Note: In my tests, I needed to spoof the user agent in order to get a response from the server, YMMV.
import json
import requests
from pyquery import PyQuery
url = 'https://www.johnlewis.com/canon-pixma-ts5151-all-in-one-wireless-wi-fi-printer-white/p3341066'
response = requests.get(url, headers={
'User-Agent': 'Mozilla/5.0 (Windows NT 10.0; Win64; x64; rv:94.0) Gecko/20100101 Firefox/94.0'
})
pq = PyQuery(response.text)
data = (pq
.find('script[type="application/ld+json"]')
.map(lambda i, elem: json.loads(elem.text))
)
On the page you mention there are multiple multiple 'application/ld+json'
script elements. The above code finds them all and parses their contents from JSON, so data
is a list with multiple elements.
If you know exactly what you're looking for, you can go there directly.

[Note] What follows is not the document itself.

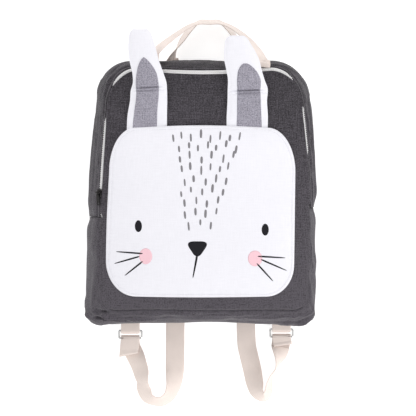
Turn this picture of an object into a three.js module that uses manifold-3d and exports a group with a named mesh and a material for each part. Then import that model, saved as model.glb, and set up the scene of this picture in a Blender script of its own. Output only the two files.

print(data[0]['offers']['seller']['name']) # => John Lewis & Partners
Alternatively, you can use jsonpath-ng for greatly extended flexibility in querying the extracted objects:
from jsonpath_ng.ext import parse as jp
names = [r.value for r in jp('[*].offers.seller.name').find(data)]
for name in names:
print(name)
# => John Lewis & Partners
products = [r.value for r in jp('$[?"@type"="product"]').find(data)]
for product in products:
print(product['sku'], '-', product['name'])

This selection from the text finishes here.